How to spot it, and what to do

The ones to watch for are exactly the ones who set off no alarms. The relative everyone describes as amazing, doing so well, no trouble at all. The widower who never complains. The grandmother who asks about your life and somehow never gets round to mentioning her own. Their competence is not evidence that they’re fine. It’s evidence that they’re competent, which is a wholly different matter, and frequently a mask the wearer has long since forgotten they’re holding up.

If you suspect it, the move is simple and very nearly free. Ask one genuine question, the kind that can’t be deflected with “fine” or “mustn’t grumble”. Then do the genuinely hard bit, which is to stay silent and let them answer, the whole way, without rushing to fill the pause or steer things back to safe ground. You may discover, as I did with my nan, that you’ve just handed somebody the first real conversation they’ve had in far longer than either of you would have guessed.

My nan died a few years after that afternoon, and I’m more grateful for that one hour than for nearly any other time I spent with her, because it was the only occasion I actually reached her, rather than visiting the capable surface she showed the rest of the world.
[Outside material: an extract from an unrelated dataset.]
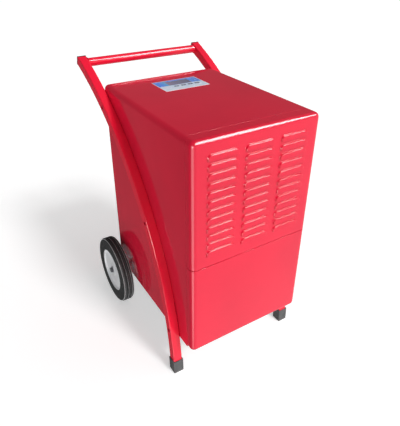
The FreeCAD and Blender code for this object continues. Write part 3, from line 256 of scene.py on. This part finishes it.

The loneliness that hides behind competence is the easiest of all to stroll past, because it asks for nothing and wears the face of strength. It’s there all the same, in the cheerful retiree and the dependable grandmother and the widower who’s doing so well, and it can be reached more easily than almost any other kind, by anyone prepared to ask one real question and stay for the answer. Most of us never ask. We see that they’re fine, and we believe it, because believing it is so much easier than the alternative, which is finding out that somebody we love has been hungry, all this time, for something we could have given them in a single afternoon.